Similarly, if he works for 7 days in a week, how many days he will be working in a month?
So far I am able to calculate 7 working days
<7 Working Days> =DaysBetween(<Month> ,<Last Day of month>)+1kool 
(BOB member since 2005-04-15)
I suspect without a calendar table, you will not be able to get the exact number or working days b/c each month has a different number of each day (Mon, Tues…)
hagnik 
(BOB member since 2006-08-01)
You are correct that every month has different number of days but i am confidence this can be resolved without needing to create calender table in database.
Here is the latest updates regarding this issue
Number of working days in a month if an employee works for 5 days in a week.
Steps
The above calculation is correct for most of the months but some. For instance, Sept 2006 should have 21 working days but the calculation shows only 20 working days.
Any suggestion or idea is very helpful to me.
kool 
(BOB member since 2005-04-15)
Hi,
the problem of this approach (without using smart calendar table) is that you will never be able to take into account the holidays that fall into non-weekend days.
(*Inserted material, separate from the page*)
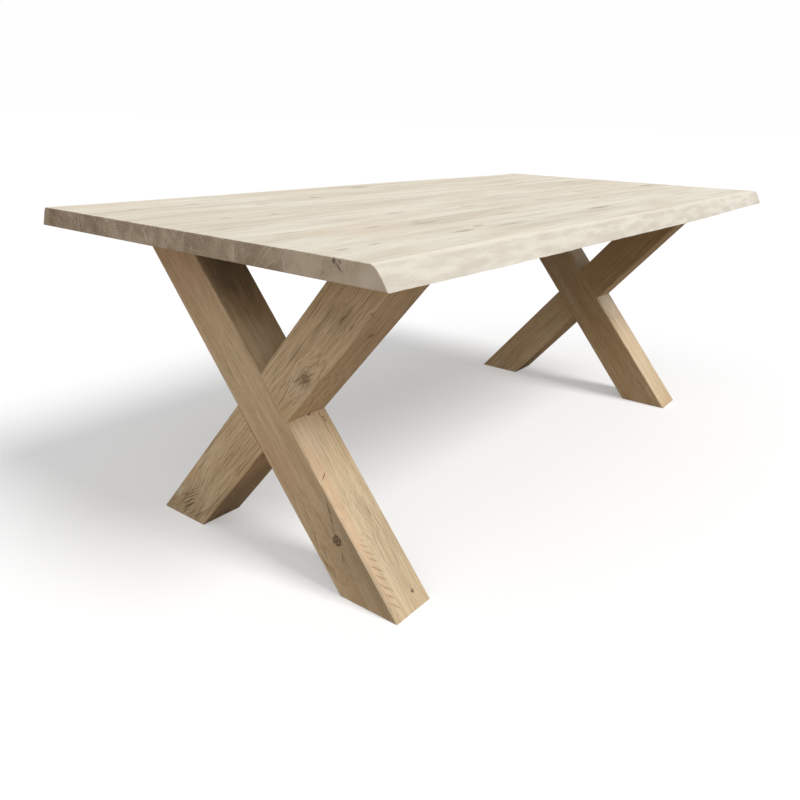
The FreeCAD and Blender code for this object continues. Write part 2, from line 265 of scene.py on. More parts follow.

Let’s say if Christmas (25th and 26th of December) were holidays (non-working days) and would be on Tuesday and Wednesday (just an example) then your calculation logic would treat these days as normal working days.
Just my $0.02.
Marek Chladny 
(BOB member since 2003-11-27)
Thanks for your inputs Marek. But we are not interested in public holidays. All we want to see is number of working days in a month regardless of public holidays.
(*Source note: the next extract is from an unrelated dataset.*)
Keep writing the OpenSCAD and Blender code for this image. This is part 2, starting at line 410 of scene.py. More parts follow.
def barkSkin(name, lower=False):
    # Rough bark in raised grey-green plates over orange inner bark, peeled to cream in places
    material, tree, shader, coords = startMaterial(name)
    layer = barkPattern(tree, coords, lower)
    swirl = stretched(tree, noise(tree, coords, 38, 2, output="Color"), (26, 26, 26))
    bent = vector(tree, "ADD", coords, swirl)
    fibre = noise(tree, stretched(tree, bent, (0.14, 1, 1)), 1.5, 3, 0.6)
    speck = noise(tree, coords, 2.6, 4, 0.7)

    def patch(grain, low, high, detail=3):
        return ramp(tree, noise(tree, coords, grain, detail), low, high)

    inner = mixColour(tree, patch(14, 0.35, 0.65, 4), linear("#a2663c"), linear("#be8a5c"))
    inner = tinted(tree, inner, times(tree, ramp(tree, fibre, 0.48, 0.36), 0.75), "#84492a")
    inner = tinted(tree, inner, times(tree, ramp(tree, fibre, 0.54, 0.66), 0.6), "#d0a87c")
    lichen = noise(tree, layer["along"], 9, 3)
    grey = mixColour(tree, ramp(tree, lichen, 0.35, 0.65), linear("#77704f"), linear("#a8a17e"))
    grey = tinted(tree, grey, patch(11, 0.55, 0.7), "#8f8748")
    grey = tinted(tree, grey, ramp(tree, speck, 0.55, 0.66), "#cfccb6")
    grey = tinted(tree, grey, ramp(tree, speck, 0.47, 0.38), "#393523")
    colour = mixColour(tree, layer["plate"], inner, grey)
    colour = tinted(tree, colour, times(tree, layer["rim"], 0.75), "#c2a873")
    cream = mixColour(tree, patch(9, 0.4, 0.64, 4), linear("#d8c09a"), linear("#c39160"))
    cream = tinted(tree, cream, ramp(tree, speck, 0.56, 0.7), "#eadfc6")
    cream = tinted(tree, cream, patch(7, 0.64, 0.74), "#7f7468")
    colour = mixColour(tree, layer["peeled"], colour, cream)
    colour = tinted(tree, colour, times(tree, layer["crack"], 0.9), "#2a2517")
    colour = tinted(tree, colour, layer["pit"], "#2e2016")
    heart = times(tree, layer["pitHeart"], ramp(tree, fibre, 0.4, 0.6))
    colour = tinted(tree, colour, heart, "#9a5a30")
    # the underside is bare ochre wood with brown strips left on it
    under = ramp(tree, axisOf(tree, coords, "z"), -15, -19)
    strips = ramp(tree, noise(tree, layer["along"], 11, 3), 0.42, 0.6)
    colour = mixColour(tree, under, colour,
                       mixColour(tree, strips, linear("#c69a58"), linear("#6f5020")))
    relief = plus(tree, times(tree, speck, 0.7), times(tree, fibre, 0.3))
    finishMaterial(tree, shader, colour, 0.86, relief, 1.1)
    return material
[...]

kool (BOB member since 2005-04-15)
How are you calculating the number of weekends?
mkumar (BOB member since 2002-08-26)
FYI,
=(Truncate((DayNumberOfWeek(<Month>)+<7 working days>)/7 ,0))*2Where <7 working days> is number of days in a month.
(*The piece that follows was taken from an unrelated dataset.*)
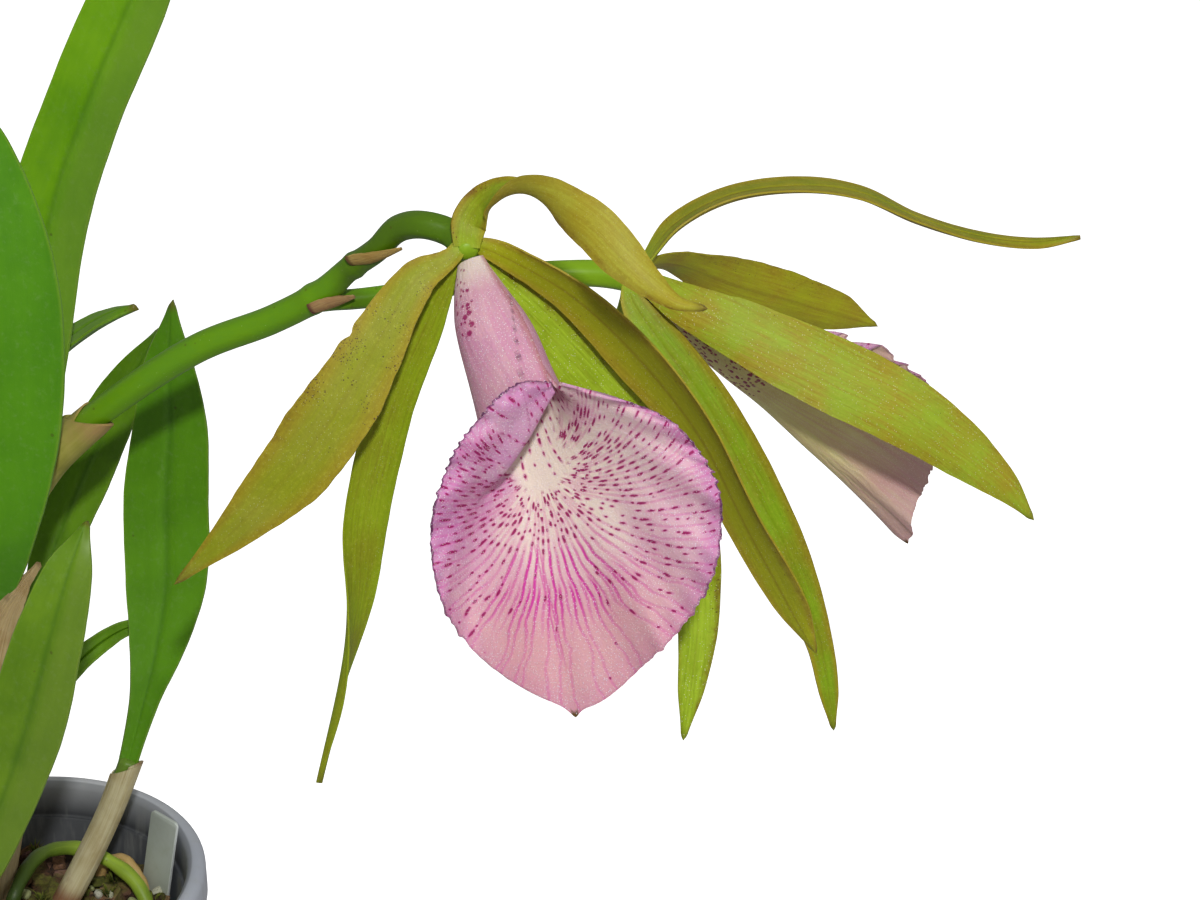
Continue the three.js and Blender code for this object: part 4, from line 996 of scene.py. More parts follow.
def leaf_finish(name, foliage, look):
    """A leaf's waxy skin, with a sunk midrib, fine length-wise veins and a paler back."""
    shader = Shader(name)
    along, across, inner, run, off = shader.fields("along", "across", "inner", "run", "off")
    here = shader.place()
    flat = shader.point(run, off, inner * 9)
    patches = shader.noise(flat, 0.07, 3)
    streaks = grain(shader, run, off, 0.7)
    mottle = shader.noise(flat, 0.3, 4, 0.6)
    fresh, deep = look["fresh"], look["deep"]
    sunny = (patches * 0.8 + streaks * 0.25 + mottle * 0.25).ramp(0.35, 0.9)
    # groove: the midrib painted darker along its sunk groove, as painted shade.
    groove = abs(across).ramp(0.13, 0.0) * along.ramp(0.04, 0.12)
    front = shader.coats(
        shader.mix(sunny, deep, fresh),
        (along.ramp(0.3, 0.0) * look.get("low", 0.5), deep),
        # half and painted_sheen_colour: one half of the leaf painted greyer, a painted sheen on that
        # half.
        (across.ramp(0.05, 0.4) * look.get("half", 0.0), look.get("painted_sheen_colour", deep)),
        (groove * 0.3, paint(40, 92, 8)),
        (abs(across).ramp(0.95, 1.0) * 0.25, paint(150, 170, 60)),
    )
    back = shader.mix(patches, foliage.back_colour, fresh)
    marks = specks(shader, flat, 0.22, 0.1, 0.35)
    tip = along.ramp(look.get("tip_from", 0.975), 1.0)
    dust = shader.noise(here, 0.9, 4, 0.7).ramp(0.5, 0.8)
    colour = shader.coats(
        shader.mix(inner, back, front),
        (marks * 0.5, paint(70, 60, 20)),
        (tip * look.get("tip", 0.6), paint(110, 85, 35)),
        (dust * 0.08, paint(190, 200, 160)),
    )
    height = streaks * 0.5 + shader.noise(here, 4, 2) * 0.2
    roughness = 0.4 + dust * 0.18 + patches * 0.1
    return shader.finish(colour, roughness, shader.bump(height, 0.1, 0.45), Coat_Weight=0.06,
                         Coat_Roughness=0.3, **LIVING)


def stem_finish(name, fresh, shaded, blush, low=0.0):
    """A bulb's, stalk's or root's skin: two greens in length-wise streaks, and a flushed foot."""
    shader = Shader(name)
    along, across = shader.fields("along", "across")
    here = shader.place()
    patches = shader.noise(here, 0.1, 3)
    round_it = shader.point(along * 2.4, (across * 2 * math.pi).sine() * 4, across * 3)
    streaks = shader.noise(round_it, 1, 4, 0.6)
    marks = specks(shader, here, 0.55, 0.16, 0.25)
    dust = shader.noise(here, 1.3, 4, 0.7).ramp(0.55, 0.85)
    colour = shader.coats(
        shader.mix((patches * 0.75 + streaks * 0.4).ramp(0.3, 0.8), shaded, fresh),
        (along.ramp(low, low * 0.2) if low else 0.0, blush),
        (marks * 0.45, paint(95, 70, 30)),
        (dust * 0.12, paint(205, 215, 160)),
    )
    height = streaks * 0.8 + shader.noise(here, 5, 2) * 0.3
    return shader.finish(colour, 0.4 + dust * 0.25, shader.bump(height, 0.12, 0.6), **LIVING)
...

kool (BOB member since 2005-04-15)
Ok, Here is the update on what i have accomplished so far.
If you take a look at picture you will see red in Jan, Sept, and Oct months. These three months are producing wrong working days.
The similarity among these three months are; either starting day of the month or ending day of the month falls on weekends. But my logic may not be true because December and April months also end on weekend and they are showing correct working days.
Any help …!!!
kool 
(BOB member since 2005-04-15)
This logic is not correct. This will always give you a even number where as there could be 8, 9 or 10 weekends in a month.
You will need to put in extra logic to identify if there are 9 weekends in a month. [/code]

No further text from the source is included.